Je ne crois pas. Il existe quelques évolutions positives, par exemple le fait que l’Inspection générale des services (IGS), l’organe chargé de contrôler la police, s’est un peu distancé de la police elle-même. Mais cela reste des policiers avant tout, ce n’est pas une structure réellement indépendante. D’autre part, la police a le projet d’introduire des matricules, ce que l’on demande depuis longtemps. Tout cela peut être vu comme des signes de bonne volonté de la part de M. Jornot. Mais globalement, j’ai l’impression que la situation reste la même. Les escalades de violence policière continuent. J’entends toujours les mêmes types de récit. Dès que les personnes opposent un brin de résistance (même passive) aux policiers, la réponse est très souvent la même : redoublement d’agressivité, insultes, violences. Et puis il existe toujours le problème de l’assistance juridique : sans argent, pas d’avocat pour se défendre. C’est grave. Dans la majorité des cas d’enquête contre des agissements policiers, ceux-ci passent très rarement en jugement et les affaires sont classées.

Pour reprendre l’affaire Dembele, on peut imaginer qu’aujourd’hui une enquête sérieuse serait probablement ouverte et que les policiers seraient entendus immédiatement (dans ce cas, ils n’ont été entendus que six mois après les faits !), mais je crois qu’elle serait également classée. Même si M. Jornot semble être plus respectueux du volet procédural que son prédécesseur M. Zappelli, sur le fond la justice n’a pas changé. J’espère que cet arrêt servira au moins pour montrer que la police prenne note du fait qu’elle doit se comporter normalement, que n’importe quelle opposition modérée de la part des personnes ne justifie pas l’emploi de la violence.

 

 

En revanche, la CEDH n’a pas pris en compte le caractère raciste du traitement infligé à la victime.

 

C’est vrai.
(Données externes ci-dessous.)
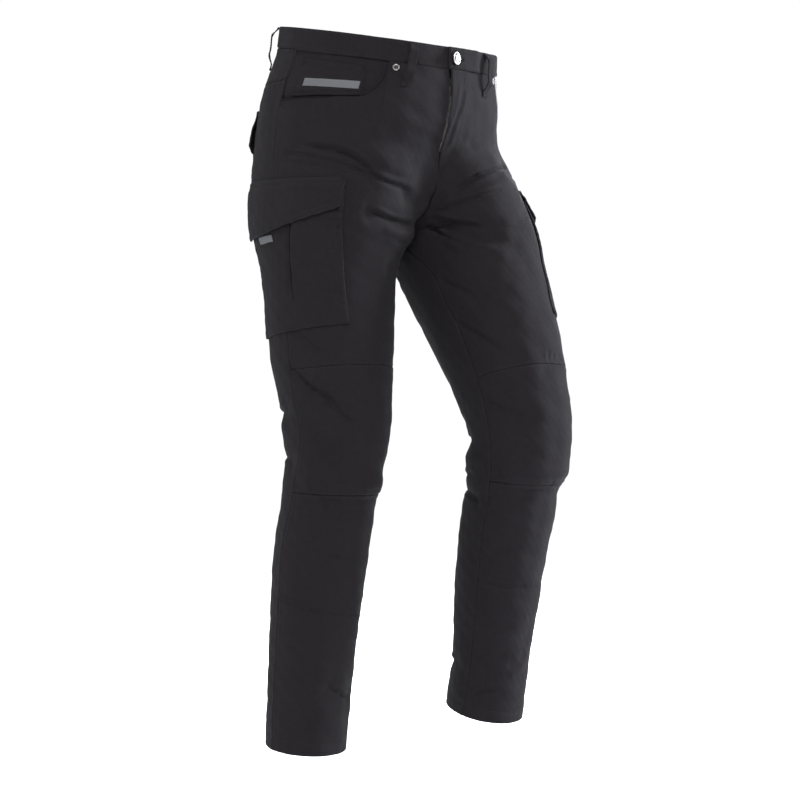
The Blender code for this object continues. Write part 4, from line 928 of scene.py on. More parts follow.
class Leg:
    """The cut panels of one side: front, knee, shin, back and yoke."""

    def __init__(self, half: Half) -> None:
        """Makes each panel's grid."""
        self.half, self.word = half, half.side.word
        self.turn: Cut | None = None
        self.front = self.make_front()
        self.knee = self.make_band("knee", half.seams.knee_top, half.seams.knee_base)
        self.shin = self.make_band("shin", half.seams.knee_base, half.seams.hem)
        self.back = self.make_back()
        self.yoke = self.make_yoke()
        self.cuts = [self.front, self.knee, self.shin, self.back, self.yoke]

    def make_front(self, step: float = 0.0022) -> Cut:
        """The front panel, from the pocket mouth and the band to the knee seam."""
        half = self.half
        last = float(half.front_angle(SIZE.band_seam))
        mouth = np.array(scoop_line(12) + [(last, SIZE.band_seam)])
        metric = np.array([0.0030, 1.0])
        columns = spaced(0.262, SEWN, TWIN, step)
        line = evenly(mouth * metric, 4000) / metric
        top = np.stack([np.interp(columns, np.linspace(0, 1, 4000), line[:, k]) for k in range(2)], -1)
        start = float(half.side_angle(SIZE.level))
        shares = (top[:, 0] - start) / (last - start)
        shares[0], shares[-1] = 0.0, 1.0
        upper = spaced(0.060, TWIN, PLAIN, step, 1)[:, None]
        lower = spaced(SIZE.level - half.seams.knee_top, PLAIN, TOPPED, step, 1)[1:, None]
        extra = (-(len(upper) + len(lower) - 1)) % 4
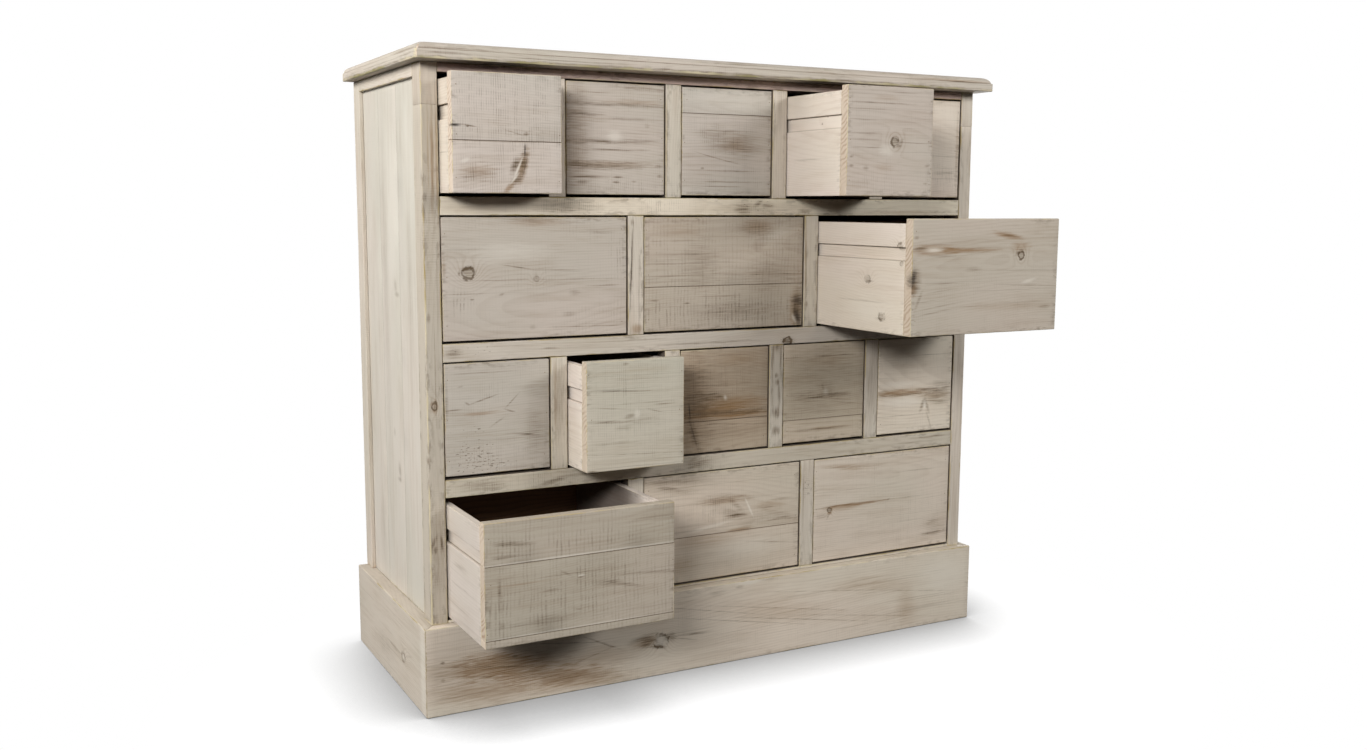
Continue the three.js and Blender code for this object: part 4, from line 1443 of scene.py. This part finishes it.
# Each front's tone, how well its wash covers the wood, and its share of saw kerfs.
# The pale tones of drawer_1_5 and drawer_3_5 are painted light: their wash is made paler so that they stay
# bright where the pulled-out drawers beside and above them shade them.
front_looks = {
    "drawer_1_1": ((0.95, 0.945, 0.985), 0.88, 0.5), "drawer_1_2": ((0.88, 0.875, 0.905), 0.84, 0.2),
    "drawer_1_3": ((0.865, 0.87, 0.905), 0.88, 0.2), "drawer_1_4": ((0.855, 0.835, 0.85), 0.88, 0.12),
    "drawer_1_5": ((1.17, 1.14, 1.15), 0.88, 0.2), "drawer_2_1": ((0.87, 0.86, 0.88), 0.88, 0.08),
    "drawer_2_2": ((0.82, 0.79, 0.77), 0.84, 0.4), "drawer_2_3": ((0.84, 0.82, 0.81), 0.88, 0.06),
    "drawer_3_1": ((0.83, 0.85, 0.87), 0.88, 0.12), "drawer_3_2": ((0.90, 0.925, 0.90), 0.9, 0.2),
    "drawer_3_3": ((0.77, 0.70, 0.625), 0.78, 0.3), "drawer_3_4": ((0.885, 0.84, 0.775), 0.82, 0.2),
    "drawer_3_5": ((1.16, 1.16, 1.14), 0.84, 0.12), "drawer_4_1": ((0.77, 0.75, 0.72), 0.9, 0.4),
    "drawer_4_2": ((0.99, 0.96, 0.93), 0.84, 0.22), "drawer_4_3": ((1.04, 1.02, 1.005), 0.88, 0.15),
}
front_rubbed = as_seen(168, 150, 108)
front_pitches = {"drawer_2_2": 6.6 * mm, "drawer_4_1": 6.2 * mm, "drawer_2_1": 5.2 * mm}
# Some fronts were cut a little deeper than the rest and leave a thinner gap below.
front_extra_depths = {
    "drawer_2_1": 1.2 * mm, "drawer_2_2": 1.3 * mm, "drawer_3_3": 1.5 * mm, "drawer_3_5": 1.0 * mm,
    "drawer_4_2": 1.7 * mm, "drawer_4_3": 1.5 * mm,
}
for name in drawers:
    low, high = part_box(f"{name}_front")
    joints = [low.z + joint * mm for joint in front_joints.get(name, ())]
    low.z -= front_extra_depths.get(name, 0.0)
    tone, cover, kerfs = front_looks[name]
    changes = {
        "Kerfs": kerfs, "Cover": cover, "Kerf pitch": front_pitches.get(name, painted["Kerf pitch"]),
        "Rubbed wood": front_rubbed, "Wear": 1.6 * mm, "Grime": 0.4,
    }
    finish = pine_finish(f"whitewashed pine, {name}", front_marks[name], tone, **changes)
    board(
        f"{name}_front_slab", low, high, (X, Z, Y), finish, body=name, ease=front_ease, joints=joints,
        stands_for=[f"{name}_front"],
    )

# Brads
# Small steel brads hold each front to the ends of its drawer sides, and the back boards to the carcase.
# They were driven just below the surface before the wash, and their heads show as dark dots.
brad_radius = 0.8 * mm
brad_length = 0.8 * mm
brad_sunk = 0.02 * mm
brads_per_side = 3
brad_scatter = 3.5 * mm
brad_end_distance = 22 * mm
brad_corners = 10
brad_waves = (900, 900, 900)
back_brad_seed = 90
brad_relief = 0.2 * mm


def brad_rows():
    """Two rows of brads up a face: heads copied to points on two lines, each moved a little at random."""
    wires, given = new_tree(
        "brad rows", "Geometry", Vector="First row, Second row, Run, Scatter", Float="Radius, Length",
        Int="Brads, Seed", Material="Finish",
    )
    joined = wires.node("GeometryNodeJoinGeometry")
    for row in ("First row", "Second row"):
        row_end = given[row] + given["Run"]
        inputs = {"Count": given["Brads"], "Start Location": given[row], "Offset": row_end}
        wires.fill(joined, {"Geometry": wires.add("GeometryNodeMeshLine", inputs, mode="END_POINTS")})
    inputs = {0: given["Scatter"] * (-1.0, -1.0, -1.0), 1: given["Scatter"], "Seed": given["Seed"]}
    moved = wires.add("FunctionNodeRandomValue", inputs, data_type="FLOAT_VECTOR")
    inputs = {"Geometry": Wire(wires, joined.outputs[0]), "Offset": moved}
    points = wires.add("GeometryNodeSetPosition", inputs)
    inputs = {"Vertices": brad_corners, "Radius": given["Radius"], "Depth": given["Length"]}
    head = wires.add("GeometryNodeMeshCylinder", inputs)
    inputs = {"Points": points, "Instance": head, "Rotation": (math.pi / 2, 0.0, 0.0)}
    copies = wires.add("GeometryNodeInstanceOnPoints", inputs)
    return finished_copies(wires, copies, given["Finish"])


def rusted_steel(wires):
    """Dull steel that has rusted a little under the wash."""
    place = wires.add("ShaderNodeTexCoord", output="Object")
    rust = wires.noise({"Place": place, "Shift": (0.0, 0.0, 0.0)}, brad_waves)
    return {
        "Base Color": wires.mix(rust.step(0.35, 0.65), as_seen(112, 98, 82), as_seen(134, 114, 92)),
        "Roughness": rust * 0.3 + 0.5,
        "Normal": wires.add("ShaderNodeBump", {"Height": rust, "Distance": brad_relief}),
    }


brad_tree = brad_rows()
brad_finish = finish_material("rusted brads", rusted_steel)


def add_brads(name, first, second, run, count, body, seed):
    """One piece of brads: two rows that begin at first and at second, and go the same way."""
    values = {
        "First row": first, "Second row": second, "Run": run, "Brads": count, "Seed": seed,
        "Radius": brad_radius, "Length": brad_length, "Scatter": (brad_scatter, 0.0, brad_scatter),
        "Finish": brad_finish,
    }
    finish_piece(name, grown_mesh(name, brad_tree, values), brad_finish, body, ())


for seed, name in enumerate(drawers):
    low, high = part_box(f"{name}_front")
    face = low.y + brad_length / 2 + brad_sunk
    foot = low.z + brad_end_distance
    add_brads(
        f"{name}_brads", (low.x + drawer_side / 2, face, foot), (high.x - drawer_side / 2, face, foot),
        (0.0, 0.0, high.z - low.z - 2 * brad_end_distance), brads_per_side, name, seed,
    )
back_face = back_high.y - brad_length / 2 - brad_sunk
back_start = back_low.x + brad_end_distance
add_brads(
    "back_brads", (back_start, back_face, back_low.z + brad_end_distance / 2),
    (back_start, back_face, back_high.z - brad_end_distance / 2),
    (back_high.x - back_low.x - 2 * brad_end_distance, 0.0, 0.0), 2 * back_boards, "carcase",
    back_brad_seed,
)

# Studio
# A plain pale floor keeps the chest's soft shadow, and the camera sees it and the backdrop as white.
# Two soft lamps stand high in front, to the left and to the right; others light the left end and the back.
floor_half = 9.0
floor_drop = 0.3 * mm
floor_grey = (0.035, 0.035, 0.035, 1.0)
floor_pale = (0.2, 0.2, 0.2, 1.0)
white = (1.0, 1.0, 1.0, 1.0)
shadow_centre = (-0.02, 0.0, 0.0)
shadow_stretch = (1.0, 1.25, 1.0)
shadow_reach = 0.54
shadow_end = 0.94
floor_lift = 0.98
contact_reach = 0.172
contact_samples = 16
contact_depth = 0.95
contact_falloff = 1.9
world_light = 0.018
room_warmth = (1.0, 0.78, 0.56, 1.0)

floor_mesh = bpy.data.meshes.new("studio_floor")
floor_mesh.from_pydata(
    [(x * floor_half, y * floor_half, -floor_drop) for x, y in ((-1, -1), (1, -1), (1, 1), (-1, 1))],
    [], [(0, 1, 2, 3)],
)
floor = bpy.data.objects.new("studio_floor", floor_mesh)
bpy.context.scene.collection.objects.link(floor)


def backdrop_share(wires):
    """1 for the rays that see the backdrop itself: the camera's, and those in a gloss or through glass."""
    path = wires.named("ShaderNodeLightPath")
    seen = wires.math("MAXIMUM", path["Is Camera Ray"], path["Is Glossy Ray"])
    return wires.math("MAXIMUM", seen, path["Is Transmission Ray"])


def cleared(owner):
    """The wires of a material or a world whose own nodes are taken away."""
    owner.use_nodes = True
    owner.node_tree.nodes.clear()
    return Wires(owner.node_tree)


floor_material = bpy.data.materials.new("studio floor")
wires = cleared(floor_material)
position = wires.add("ShaderNodeTexCoord", output="Object")
across_floor = (position - shadow_centre) * shadow_stretch
fade = wires.math("LENGTH", across_floor).step(shadow_reach, shadow_end)
inputs = {"Distance": contact_reach}
open_sky = wires.add("ShaderNodeAmbientOcclusion", inputs, "AO", samples=contact_samples)
near_chest = wires.math("POWER", open_sky, contact_falloff) * contact_depth + (1.0 - contact_depth)
lighting = wires.add("ShaderNodeBsdfDiffuse", {"Color": floor_grey})
shadowed = wires.add("ShaderNodeBsdfDiffuse", {"Color": floor_pale})
lift = wires.add("ShaderNodeEmission", {"Color": white, "Strength": near_chest * floor_lift})
lifted = wires.add("ShaderNodeAddShader", {0: shadowed, 1: lift})
plain_white = wires.add("ShaderNodeEmission", {"Color": white, "Strength": 1.0})
near_or_far = wires.add("ShaderNodeMixShader", {0: fade, 1: lifted, 2: plain_white})
seen_floor = wires.add("ShaderNodeMixShader", {0: backdrop_share(wires), 1: lighting, 2: near_or_far})
wires.node("ShaderNodeOutputMaterial", {"Surface": seen_floor})
floor_mesh.materials.append(floor_material)

world = bpy.data.worlds.new("studio")
bpy.context.scene.world = world
wires = cleared(world)
ambient = wires.add("ShaderNodeBackground", {"Color": room_warmth, "Strength": world_light})
backdrop = wires.add("ShaderNodeBackground", {"Color": white, "Strength": 1.0})
seen_world = wires.add("ShaderNodeMixShader", {0: backdrop_share(wires), 1: ambient, 2: backdrop})
wires.node("ShaderNodeOutputWorld", {"Surface": seen_world})


def soft_lamp(name, place, aim, width, height, power):
    """A rectangular area lamp at a place, turned towards a point."""
    data = bpy.data.lights.new(name, "AREA")
    data.shape = "RECTANGLE"
    data.size = width
    data.size_y = height
    data.energy = power
    lamp = bpy.data.objects.new(name, data)
    lamp.location = place
    lamp.rotation_euler = (Vector(aim) - Vector(place)).to_track_quat("-Z", "Y").to_euler()
    bpy.context.scene.collection.objects.link(lamp)


front_aim = (0.0, 0.0, 0.55)
soft_lamp("left_front_lamp", (-2.4, -2.1, 1.75), front_aim, width=1.5, height=0.65, power=95)
soft_lamp("right_front_lamp", (1.75, -2.1, 1.75), front_aim, width=1.4, height=0.75, power=45)
soft_lamp("left_lamp", (-2.9, 0.5, 1.9), (-0.5, 0.15, 0.6), width=1.5, height=1.5, power=58)
soft_lamp("back_lamp", (1.5, 2.4, 0.55), (0.1, 0.3, 0.55), width=1.5, height=0.6, power=60)
bpy.context.scene.view_settings.view_transform = "Standard"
Il est évident que les choses se seraient passées autrement s’il avait été blanc. Cela dit, je n’ai moi-même pas invoqué le motif racial du contrôle à Strasbourg.

Je crois que le problème des violences policières va « au-delà » du racisme. A mon avis, c’est un problème plus général de comment la police traite les personnes auxquelles elle a à faire. Très souvent, les policiers vont chercher « quelque chose » pour embêter les gens : si la personne est noire, ça prendra la forme d’insultes racistes. Pour moi, le racisme est le plus souvent un prétexte. Les blancs sont aussi victimes de contrôles sans raison, d’abus et de violence, c’est important de souligner que ça peut concerner tout le monde. C’est surtout ça qui me fait souci, je ne vois pas d’évolution significative dans la manière dont la police traite les gens de manière générale.

Ceci dit, il faut dénoncer le fait qu’on demande effectivement à la police de faire un travail de profilage racial. Par exemple, la politique de Jornot à l’égard des sans-papiers est claire : il faut les mettre en prison, car ils n’ont aucun droit. En véhiculant ce message selon lequel ils sont des « sous-hommes », difficile de s’attendre à ce que la police se comporte mieux à leur égard… Et il faut souligner que cette politique vise une catégorie particulière des sans-papiers. Les femmes de ménage latino-américaines sans-papiers ne sont jamais mises en prison. Ceux qui sont visés, ce sont en grande majorité des hommes, le plus souvent noir ou maghrébins, entre 20 et 30 ans. C’est bien la preuve qu’il existe une décision, qui vient d’en haut, selon un profilage racial.

 

 

Qu’en est-il de la suite?

 

Cette décision embarrasse les autorités suisses, qui vont probablement faire recours, mais je crois que cela va être rejeté par la Cour. Cet arrêt n’apporte aucune nouvelle jurisprudence, pour la CEDH c’est un domaine connu, clair.

De notre côté, nous pourrions décider de rouvrir la plainte pénale pour essayer de faire condamner les policiers pour abus d’autorité (les lésions corporelles tombent déjà sous le coup de la prescription). Mais cela est risqué. Avec cet arrêt, on termine sur une belle victoire pour Kalifa Dembele et pour les droits humains.